For those who prefer fine dining, Taiwan has also become home to dozens of Michelin-starred restaurants. Make your reservation at least one month in advance to enjoy the luxury of dishes like local Sakura shrimp.


6 Other Countries to Visit on a Budget

You may have time to squeeze in another budget-friendly trip before Taiwan’s tourist promotions finalize. Here are six other places to visit on a budget this year.



Vietnam offers spectacular landscapes, delicious food, cheap accommodation, friendly locals, and a ton of history. During your stay, visit the War Remnants Museum, Ha Long Bay, and the ancient town of Hoi An.



Turkey has a rich history, vibrant cities, and well-preserved ruins surrounded by a hospitable culture. Visit the Hagia Sophia mosque and the Grand Bazaar, and go hot air ballooning at Cappadocia during your stay.

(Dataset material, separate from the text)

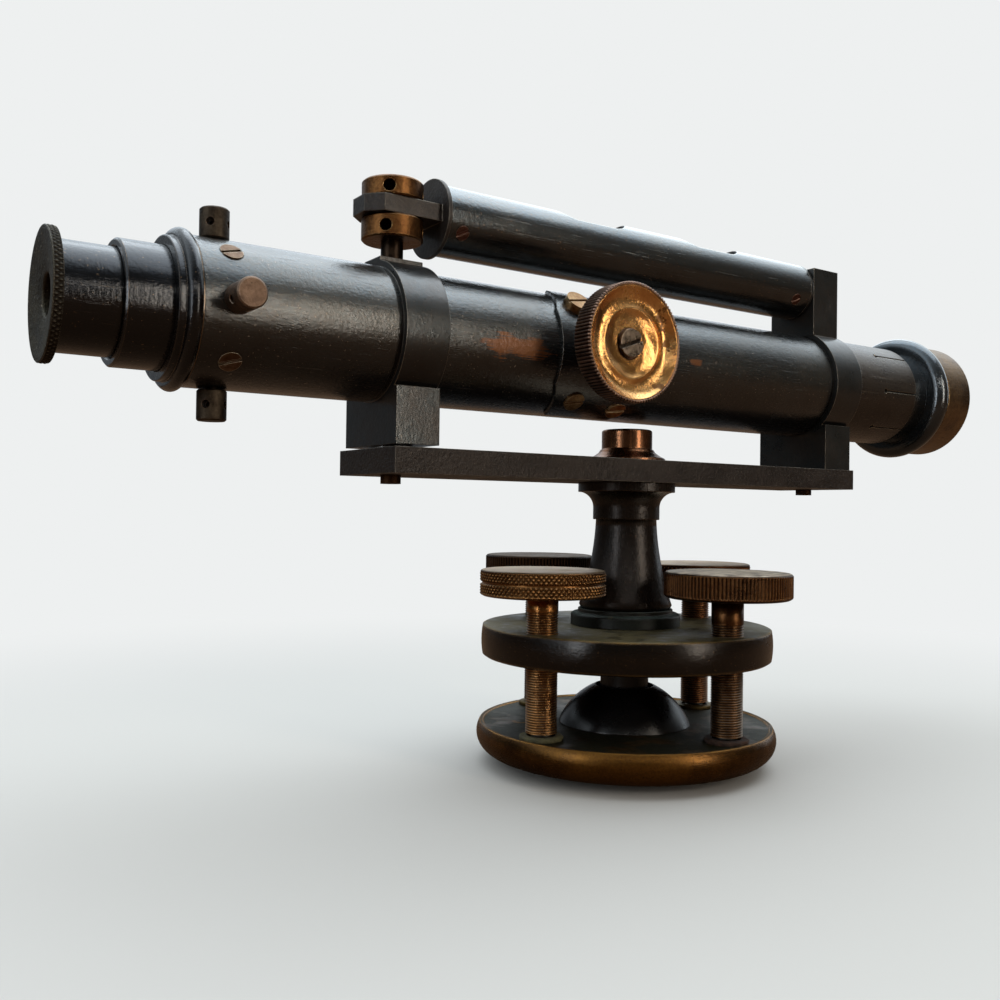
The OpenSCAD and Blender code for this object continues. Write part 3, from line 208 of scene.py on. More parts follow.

Colombia is known for its diverse culture, exotic wildlife, and decadent coffee. Check out the subterranean Salt Cathedral, green Valle del Cocora, and hip cities of Cartagena and Bogota during your travels.



Thailand has everything from elephant sanctuaries to island resorts. Visit the Grand Palace, get artsy in Chang Mai, and take memorable photos at the White Buddhist Temple.


The Republic of Georgia

Georgia is full of mountainside monasteries, fortresses, and beautiful green scenery. Check out the Batumi Botanical Garden, Narikala Fortress, and Sulphur Baths.



This smaller Baltic country offers organic products and foods, a social capital city, and beautiful nature escapes filled with tradition and culture. Explore the Trakai Island Castle, marvel at the Hill of Crosses, and learn from the 9th Fort of the Kaunas Fortress.


Final Thoughts on Affordable Travel

Traveling affordably isn’t always easy, but it is always possible. Taiwan is hoping to make it even easier for visitors by offering a tourist stipend to those who travel there in the coming years.

Well done, Taiwan! We hope to see additional countries take similar initiatives to promote the exchange of culture in the coming years.